With Snapchat generating zero revenue and companies throwing billions of dollars at them, eventually their investors will start looking for a return. One of the most practical ways Snapchat can generate revenue is by selling advertisements to businesses – in fact, Facebook generates $8 billion in advertising revenue alone each year! However, since snaps are sent to individuals, brands would be able to send ads to a very targeted audience. Combine that with the app's popularity among teenagers and college students (arguably the hardest demographic to grab attention with), and you have to believe that it won’t be long until the app introduces ads.

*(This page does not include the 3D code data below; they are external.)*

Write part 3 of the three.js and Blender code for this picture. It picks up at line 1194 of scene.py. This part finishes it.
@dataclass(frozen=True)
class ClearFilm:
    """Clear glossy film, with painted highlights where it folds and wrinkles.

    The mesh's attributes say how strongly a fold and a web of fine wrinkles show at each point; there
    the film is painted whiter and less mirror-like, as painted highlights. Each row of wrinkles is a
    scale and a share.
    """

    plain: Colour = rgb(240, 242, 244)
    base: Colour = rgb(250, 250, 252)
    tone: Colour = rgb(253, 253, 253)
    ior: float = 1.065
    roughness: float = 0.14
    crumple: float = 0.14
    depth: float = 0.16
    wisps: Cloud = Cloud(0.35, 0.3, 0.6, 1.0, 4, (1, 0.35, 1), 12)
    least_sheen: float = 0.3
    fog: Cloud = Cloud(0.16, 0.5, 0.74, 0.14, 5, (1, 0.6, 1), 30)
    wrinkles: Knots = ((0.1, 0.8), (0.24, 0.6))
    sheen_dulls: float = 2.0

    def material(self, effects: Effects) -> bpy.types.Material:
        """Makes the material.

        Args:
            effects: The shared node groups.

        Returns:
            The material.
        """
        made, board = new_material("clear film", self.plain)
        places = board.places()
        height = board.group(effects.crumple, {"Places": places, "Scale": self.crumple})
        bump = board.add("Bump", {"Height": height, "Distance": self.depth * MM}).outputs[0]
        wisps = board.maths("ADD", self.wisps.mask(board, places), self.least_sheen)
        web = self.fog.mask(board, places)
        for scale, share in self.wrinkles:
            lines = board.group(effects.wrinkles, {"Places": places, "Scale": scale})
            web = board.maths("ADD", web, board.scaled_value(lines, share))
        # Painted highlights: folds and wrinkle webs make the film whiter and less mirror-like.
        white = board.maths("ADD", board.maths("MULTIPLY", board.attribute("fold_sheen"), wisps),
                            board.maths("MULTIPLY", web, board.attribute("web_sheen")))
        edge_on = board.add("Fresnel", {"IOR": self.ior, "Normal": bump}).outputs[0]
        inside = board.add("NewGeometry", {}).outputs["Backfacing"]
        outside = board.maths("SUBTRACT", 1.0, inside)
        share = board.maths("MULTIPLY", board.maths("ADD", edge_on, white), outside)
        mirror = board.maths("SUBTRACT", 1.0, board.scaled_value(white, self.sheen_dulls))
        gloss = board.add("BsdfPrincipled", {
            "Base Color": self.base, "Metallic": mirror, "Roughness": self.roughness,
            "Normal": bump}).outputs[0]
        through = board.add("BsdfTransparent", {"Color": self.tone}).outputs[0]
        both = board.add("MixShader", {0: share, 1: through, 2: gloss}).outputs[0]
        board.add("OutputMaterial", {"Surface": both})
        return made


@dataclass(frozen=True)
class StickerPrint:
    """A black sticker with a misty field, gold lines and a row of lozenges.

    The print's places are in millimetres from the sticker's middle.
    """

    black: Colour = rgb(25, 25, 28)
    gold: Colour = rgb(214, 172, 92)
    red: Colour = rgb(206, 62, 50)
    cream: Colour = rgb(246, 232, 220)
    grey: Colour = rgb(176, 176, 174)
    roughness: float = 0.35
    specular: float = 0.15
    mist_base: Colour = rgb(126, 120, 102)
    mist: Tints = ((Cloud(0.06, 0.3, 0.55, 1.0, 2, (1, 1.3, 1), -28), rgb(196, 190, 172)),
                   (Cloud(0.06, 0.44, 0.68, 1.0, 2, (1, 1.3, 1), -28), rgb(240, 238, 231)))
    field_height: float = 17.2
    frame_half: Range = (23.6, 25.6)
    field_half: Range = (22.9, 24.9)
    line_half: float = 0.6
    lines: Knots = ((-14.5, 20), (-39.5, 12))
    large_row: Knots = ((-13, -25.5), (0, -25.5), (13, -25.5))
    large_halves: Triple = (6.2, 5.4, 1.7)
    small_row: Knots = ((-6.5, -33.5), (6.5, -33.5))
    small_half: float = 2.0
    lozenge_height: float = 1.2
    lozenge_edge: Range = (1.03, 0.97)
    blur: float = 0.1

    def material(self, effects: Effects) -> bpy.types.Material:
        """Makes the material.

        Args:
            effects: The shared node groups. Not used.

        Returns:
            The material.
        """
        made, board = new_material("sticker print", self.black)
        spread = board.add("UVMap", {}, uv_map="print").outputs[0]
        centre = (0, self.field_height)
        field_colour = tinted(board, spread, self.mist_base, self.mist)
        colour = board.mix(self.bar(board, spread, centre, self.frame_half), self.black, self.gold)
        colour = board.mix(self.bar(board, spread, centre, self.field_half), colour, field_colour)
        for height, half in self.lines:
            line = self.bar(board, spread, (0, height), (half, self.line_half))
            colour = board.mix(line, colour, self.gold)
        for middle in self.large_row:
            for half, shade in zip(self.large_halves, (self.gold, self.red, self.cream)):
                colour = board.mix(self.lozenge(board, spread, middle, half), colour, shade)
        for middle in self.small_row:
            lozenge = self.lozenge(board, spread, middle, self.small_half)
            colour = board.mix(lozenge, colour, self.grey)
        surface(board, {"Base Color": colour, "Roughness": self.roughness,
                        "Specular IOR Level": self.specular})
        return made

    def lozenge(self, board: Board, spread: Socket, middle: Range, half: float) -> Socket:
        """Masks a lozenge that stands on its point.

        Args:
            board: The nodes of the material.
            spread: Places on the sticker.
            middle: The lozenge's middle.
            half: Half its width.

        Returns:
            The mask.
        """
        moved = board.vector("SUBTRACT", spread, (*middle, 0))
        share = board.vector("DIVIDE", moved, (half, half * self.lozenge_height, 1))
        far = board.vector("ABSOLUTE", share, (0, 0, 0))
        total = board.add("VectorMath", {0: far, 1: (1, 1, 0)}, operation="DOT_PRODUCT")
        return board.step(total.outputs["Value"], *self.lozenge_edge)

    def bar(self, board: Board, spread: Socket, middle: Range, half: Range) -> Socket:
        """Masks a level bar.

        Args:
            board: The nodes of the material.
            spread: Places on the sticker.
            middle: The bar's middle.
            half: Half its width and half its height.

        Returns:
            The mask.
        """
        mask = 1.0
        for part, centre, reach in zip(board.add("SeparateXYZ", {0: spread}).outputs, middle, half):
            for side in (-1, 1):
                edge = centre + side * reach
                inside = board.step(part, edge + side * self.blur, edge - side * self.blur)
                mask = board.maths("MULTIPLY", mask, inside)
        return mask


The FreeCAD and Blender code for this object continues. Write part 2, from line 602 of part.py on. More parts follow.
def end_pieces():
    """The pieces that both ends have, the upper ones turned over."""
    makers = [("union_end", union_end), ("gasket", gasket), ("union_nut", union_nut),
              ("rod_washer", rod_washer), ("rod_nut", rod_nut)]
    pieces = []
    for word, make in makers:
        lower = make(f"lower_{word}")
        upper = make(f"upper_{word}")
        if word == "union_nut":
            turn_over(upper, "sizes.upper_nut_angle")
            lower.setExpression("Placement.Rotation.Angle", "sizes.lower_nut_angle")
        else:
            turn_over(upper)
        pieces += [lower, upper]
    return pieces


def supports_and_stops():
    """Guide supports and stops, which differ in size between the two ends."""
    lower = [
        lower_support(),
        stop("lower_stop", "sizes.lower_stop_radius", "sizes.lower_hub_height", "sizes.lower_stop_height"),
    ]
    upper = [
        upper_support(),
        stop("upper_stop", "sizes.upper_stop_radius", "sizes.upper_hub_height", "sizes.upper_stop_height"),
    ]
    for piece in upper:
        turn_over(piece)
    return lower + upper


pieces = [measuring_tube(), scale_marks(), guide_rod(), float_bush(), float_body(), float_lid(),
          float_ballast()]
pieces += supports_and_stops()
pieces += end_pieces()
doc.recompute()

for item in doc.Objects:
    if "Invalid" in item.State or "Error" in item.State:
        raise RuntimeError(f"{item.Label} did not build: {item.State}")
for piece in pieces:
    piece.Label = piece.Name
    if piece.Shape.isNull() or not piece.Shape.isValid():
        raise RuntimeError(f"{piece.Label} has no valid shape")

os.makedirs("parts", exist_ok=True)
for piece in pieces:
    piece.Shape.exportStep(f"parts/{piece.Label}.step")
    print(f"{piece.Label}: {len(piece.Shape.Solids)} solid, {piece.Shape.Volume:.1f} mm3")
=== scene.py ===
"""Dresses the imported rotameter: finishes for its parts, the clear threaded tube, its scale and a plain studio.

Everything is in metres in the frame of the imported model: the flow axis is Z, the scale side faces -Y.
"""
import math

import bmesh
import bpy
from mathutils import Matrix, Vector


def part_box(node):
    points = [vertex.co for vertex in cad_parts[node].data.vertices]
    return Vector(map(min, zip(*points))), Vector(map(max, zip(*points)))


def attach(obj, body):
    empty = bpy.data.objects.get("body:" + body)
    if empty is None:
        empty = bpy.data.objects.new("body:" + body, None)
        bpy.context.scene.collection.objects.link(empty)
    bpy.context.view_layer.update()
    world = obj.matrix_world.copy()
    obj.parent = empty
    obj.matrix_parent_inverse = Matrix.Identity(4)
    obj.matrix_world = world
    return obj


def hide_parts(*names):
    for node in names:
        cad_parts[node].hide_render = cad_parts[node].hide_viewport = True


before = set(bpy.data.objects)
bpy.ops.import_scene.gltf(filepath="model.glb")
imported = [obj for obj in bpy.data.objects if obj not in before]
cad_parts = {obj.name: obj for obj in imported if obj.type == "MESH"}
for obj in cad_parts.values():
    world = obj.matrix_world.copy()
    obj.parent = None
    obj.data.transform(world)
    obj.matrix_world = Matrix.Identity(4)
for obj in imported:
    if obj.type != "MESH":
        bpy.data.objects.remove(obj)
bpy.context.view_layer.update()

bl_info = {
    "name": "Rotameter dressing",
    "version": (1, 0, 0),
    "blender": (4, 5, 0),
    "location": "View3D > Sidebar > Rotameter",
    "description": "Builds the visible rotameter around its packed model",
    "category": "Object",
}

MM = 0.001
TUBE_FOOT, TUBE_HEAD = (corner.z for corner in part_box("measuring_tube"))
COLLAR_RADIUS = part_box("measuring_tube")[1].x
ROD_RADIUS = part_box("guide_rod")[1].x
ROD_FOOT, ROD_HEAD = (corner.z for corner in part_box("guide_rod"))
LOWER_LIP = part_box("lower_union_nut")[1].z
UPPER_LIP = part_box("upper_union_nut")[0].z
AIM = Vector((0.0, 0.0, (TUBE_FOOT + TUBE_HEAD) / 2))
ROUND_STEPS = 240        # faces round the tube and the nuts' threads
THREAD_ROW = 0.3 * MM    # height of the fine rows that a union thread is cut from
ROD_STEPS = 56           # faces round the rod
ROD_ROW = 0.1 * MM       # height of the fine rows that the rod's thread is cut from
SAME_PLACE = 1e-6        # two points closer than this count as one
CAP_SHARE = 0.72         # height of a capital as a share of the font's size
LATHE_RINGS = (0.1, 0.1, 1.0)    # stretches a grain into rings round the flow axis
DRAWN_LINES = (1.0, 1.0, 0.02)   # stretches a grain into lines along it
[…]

What does the future hold for Snapchat?
So we’ve finally arrived at the million-dollar question: Is Snapchat just a “flash in the pan” success story, or are they a company to be reckoned with? As a 23 year-old college grad and admitted daily Snapchat user, I believe Snapchat will play a BIG role in businesses’ marketing strategies in 2014. Not only is the app spreading like wildfire (especially among younger demographics), but the app’s design also makes it an easy-to-use, highly effective marketing channel for businesses. And while the app still has a ways to go before it can compete with the likes of Facebook, Twitter, and LinkedIn, there’s no doubt that its unique style of one-on-one communication is a refreshing change of pace from the constant blitz of tweets and Facebook posts. I believe Gary Vaynerchuk summed up Snapchat perfectly when he said this: “Before you tell a story, you have to have somebody’s attention…It’s not how many followers you have, it’s how many care. It’s not width, it’s depth. It’s not how many impressions you get, it’s how much attention you get.”